Indeed, unlikely on C:\
> Is the entire compilation process "multithreaded"? Could it be that some VS
> 2010 process is trying to access that DLL at the same time like some other
> VS process (which might then be a bug in VS itself, maybe triggered by
> "unusual generated Makefiles")? Is it possible to force "single process
> compilation/linking" in this case?
The whole nmake-process (which he said he's using) is not threaded at all.
That's in fact why jom exists.
> What Windows version was that again? Is it possible that some "search index"
> is being updated at the very moment that DLL is to be generated?
Possibile - but i've personally never seen that before.

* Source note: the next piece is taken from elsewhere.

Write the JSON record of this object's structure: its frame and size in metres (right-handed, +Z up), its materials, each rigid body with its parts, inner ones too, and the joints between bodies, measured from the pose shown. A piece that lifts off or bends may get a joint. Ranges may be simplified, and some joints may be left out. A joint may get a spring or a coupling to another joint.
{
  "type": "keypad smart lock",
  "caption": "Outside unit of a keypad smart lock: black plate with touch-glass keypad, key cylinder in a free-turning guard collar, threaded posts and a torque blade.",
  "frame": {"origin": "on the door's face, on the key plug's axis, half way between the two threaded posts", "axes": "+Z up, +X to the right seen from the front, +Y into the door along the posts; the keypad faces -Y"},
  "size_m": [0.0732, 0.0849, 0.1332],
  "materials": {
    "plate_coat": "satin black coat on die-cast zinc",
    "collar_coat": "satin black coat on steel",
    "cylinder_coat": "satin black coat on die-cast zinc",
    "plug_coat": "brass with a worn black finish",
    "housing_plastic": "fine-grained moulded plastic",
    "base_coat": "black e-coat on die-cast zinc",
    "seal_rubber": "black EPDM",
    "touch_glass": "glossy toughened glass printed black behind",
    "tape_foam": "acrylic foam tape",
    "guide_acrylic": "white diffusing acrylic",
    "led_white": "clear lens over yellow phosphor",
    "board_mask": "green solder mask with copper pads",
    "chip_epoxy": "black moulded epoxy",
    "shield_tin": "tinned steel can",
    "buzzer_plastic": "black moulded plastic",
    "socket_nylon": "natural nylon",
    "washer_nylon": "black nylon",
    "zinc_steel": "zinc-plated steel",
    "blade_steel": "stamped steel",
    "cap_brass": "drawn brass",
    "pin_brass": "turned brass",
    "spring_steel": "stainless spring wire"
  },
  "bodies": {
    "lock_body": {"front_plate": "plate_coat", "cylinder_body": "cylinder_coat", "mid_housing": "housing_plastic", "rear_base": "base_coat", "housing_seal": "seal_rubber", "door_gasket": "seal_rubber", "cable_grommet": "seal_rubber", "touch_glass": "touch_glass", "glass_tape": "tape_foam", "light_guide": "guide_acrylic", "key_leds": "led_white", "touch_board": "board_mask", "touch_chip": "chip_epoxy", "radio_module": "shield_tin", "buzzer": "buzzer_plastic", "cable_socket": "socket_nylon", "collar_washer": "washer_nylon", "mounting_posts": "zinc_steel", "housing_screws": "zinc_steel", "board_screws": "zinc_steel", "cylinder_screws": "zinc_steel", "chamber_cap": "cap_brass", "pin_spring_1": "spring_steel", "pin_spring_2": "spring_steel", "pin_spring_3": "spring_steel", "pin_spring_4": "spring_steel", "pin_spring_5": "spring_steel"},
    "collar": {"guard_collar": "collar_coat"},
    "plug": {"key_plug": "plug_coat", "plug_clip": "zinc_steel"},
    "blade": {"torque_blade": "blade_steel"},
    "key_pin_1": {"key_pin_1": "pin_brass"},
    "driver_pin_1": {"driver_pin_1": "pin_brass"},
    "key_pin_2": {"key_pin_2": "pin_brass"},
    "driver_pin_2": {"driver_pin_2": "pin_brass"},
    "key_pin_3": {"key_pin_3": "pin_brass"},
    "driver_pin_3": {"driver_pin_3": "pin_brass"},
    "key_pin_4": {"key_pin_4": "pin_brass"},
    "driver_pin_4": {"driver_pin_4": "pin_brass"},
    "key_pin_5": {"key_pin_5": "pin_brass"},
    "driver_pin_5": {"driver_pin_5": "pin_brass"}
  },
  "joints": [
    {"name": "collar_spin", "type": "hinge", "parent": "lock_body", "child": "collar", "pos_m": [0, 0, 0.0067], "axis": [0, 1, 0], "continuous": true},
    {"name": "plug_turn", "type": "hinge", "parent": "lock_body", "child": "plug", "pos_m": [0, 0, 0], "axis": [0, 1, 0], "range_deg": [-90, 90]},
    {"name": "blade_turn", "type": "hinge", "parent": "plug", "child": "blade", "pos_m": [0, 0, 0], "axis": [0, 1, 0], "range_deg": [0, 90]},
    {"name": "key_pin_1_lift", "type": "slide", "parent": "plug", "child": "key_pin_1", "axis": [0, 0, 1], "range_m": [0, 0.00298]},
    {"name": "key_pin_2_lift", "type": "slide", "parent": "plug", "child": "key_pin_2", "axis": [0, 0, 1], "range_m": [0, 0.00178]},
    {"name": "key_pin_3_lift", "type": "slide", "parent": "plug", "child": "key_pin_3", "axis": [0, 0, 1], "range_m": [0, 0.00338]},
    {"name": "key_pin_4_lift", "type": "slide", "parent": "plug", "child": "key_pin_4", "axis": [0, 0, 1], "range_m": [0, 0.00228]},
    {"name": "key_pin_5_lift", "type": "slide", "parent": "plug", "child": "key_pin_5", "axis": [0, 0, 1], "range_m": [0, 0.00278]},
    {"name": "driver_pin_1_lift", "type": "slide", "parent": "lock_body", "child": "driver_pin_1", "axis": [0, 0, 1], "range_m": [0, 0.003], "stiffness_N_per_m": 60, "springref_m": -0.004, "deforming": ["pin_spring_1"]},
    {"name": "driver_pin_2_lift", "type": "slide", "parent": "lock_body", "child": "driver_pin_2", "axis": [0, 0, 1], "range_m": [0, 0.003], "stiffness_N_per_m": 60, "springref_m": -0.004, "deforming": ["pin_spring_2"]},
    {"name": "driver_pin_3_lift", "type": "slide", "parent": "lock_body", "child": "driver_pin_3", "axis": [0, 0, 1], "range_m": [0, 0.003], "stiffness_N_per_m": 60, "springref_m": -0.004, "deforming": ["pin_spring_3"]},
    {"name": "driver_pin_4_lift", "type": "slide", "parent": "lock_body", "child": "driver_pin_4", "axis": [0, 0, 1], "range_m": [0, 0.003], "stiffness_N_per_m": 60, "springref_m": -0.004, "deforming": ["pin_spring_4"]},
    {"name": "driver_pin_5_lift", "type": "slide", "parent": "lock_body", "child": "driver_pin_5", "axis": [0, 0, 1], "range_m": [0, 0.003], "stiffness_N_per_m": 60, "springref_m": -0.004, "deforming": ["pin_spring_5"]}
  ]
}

Another piece of software that might be interested in a just-now-built
executable might be VS's pdb-server, which is a background server process for
accessing debug-symbols that is fed in background during compilation and used
during debugging sessions.
> What about trying to compile Qt onto some externally attached drive? Maybe
> your hard disk really has bad blocks which are just being marked as such
> the very moment you try to write them (any other data lost or corrupted
> recently? :-0)? (Doesn't that S.M.A.R.T. thing do that? Or was that just
> with "USB sticks"?)
Yes, it's the S.M.A.R.T. thing that does this - and it can be easily looked up
with a smart-monitoring tool. Bad-Sector relocation also applies to
"conventional" magnetic hard discs (They also have some fail over capacity).
OTOH nowadays, it is more likely that such happens on flash drives like USB
sticks, SD-Cards and SSD-type hard disc drives.
Actually, I've seen a few SSDs die, but this process usually shows "more
> And finally: did you try to tilt and maybe slightly shake your harddisk,
> such that the bits fall into the right place again?
Isn't this recommended against bit-rotting only?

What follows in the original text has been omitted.